The Art of John Dos Passos

“John Dos Passos not only was one of the most important writers of the post-World War I ‘lost generation,’ but a talented painter whose work was hung alongside paintings by Pablo Picasso and Henri Matisse.”

– Newsday

“His visual art shows us another aspect of his open and inquiring mind.”

– Jay Williams, curator of the Morris Museum of Art

Noted author of such prized works of American fiction as Manhattan Transfer (1925) and The USA Trilogy (1930-1936), John Dos Passos also enthusiastically pursued a career as a visual artist for over 50 years. Dos Passos began sketching in earnest while still in his teens, and in 1913 attended the fabled Armory Show in New York City, which introduced Americans to the groundbreaking work of Van Gogh, Picasso, Duchamp, Munch, and other artists of the European avant-garde. Dos Passos soon developed a unique and wide-ranging style of his own, incorporating ideas from Matisse and Picasso as well as traits of Impressionism and Expressionism.
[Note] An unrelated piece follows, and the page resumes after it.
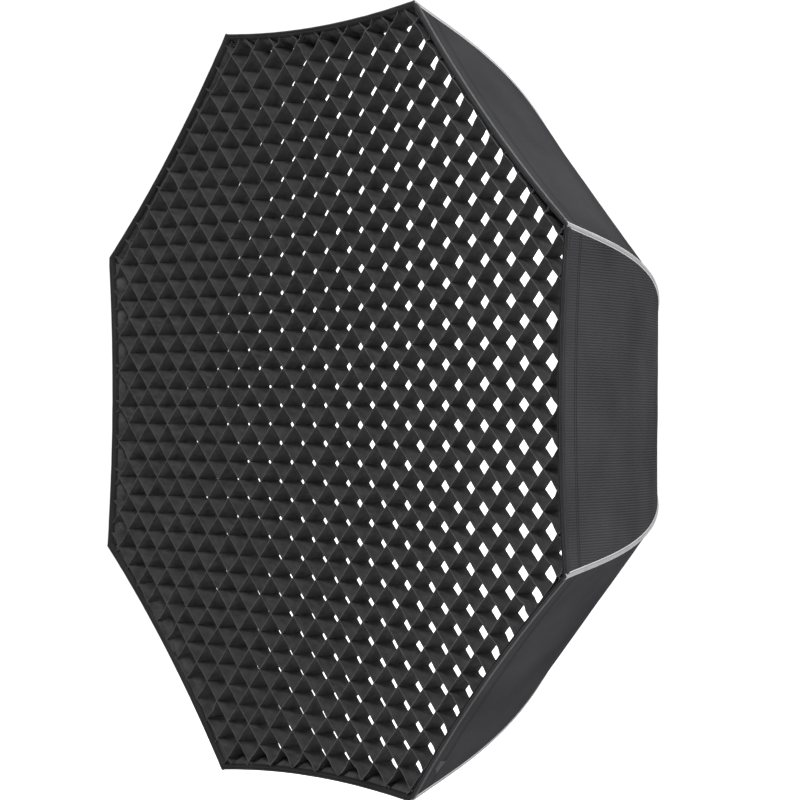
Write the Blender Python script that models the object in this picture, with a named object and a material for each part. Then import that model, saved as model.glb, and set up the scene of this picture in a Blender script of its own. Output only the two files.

In 1923—years before he wrote the novels that would make him famous—Dos Passos had his first public exhibition at the Whitney Studio Club, mainly watercolors of his travels in Spain and Western Europe, where he had served as an ambulance driver in the First World War.  Over the next five decades, as his political views moved to the right and his literary career waned, his vivid paintings, sketches, book illustrations, and set designs won him a highly respected parallel career as a visual chronicler of 20th century daily life.

This exhibition of 66 watercolor paintings and six illustrated dust jackets vividly chronicled his travels as a social revolutionary, with colorful landscapes and portraits that provide a rare commentary on an exciting era.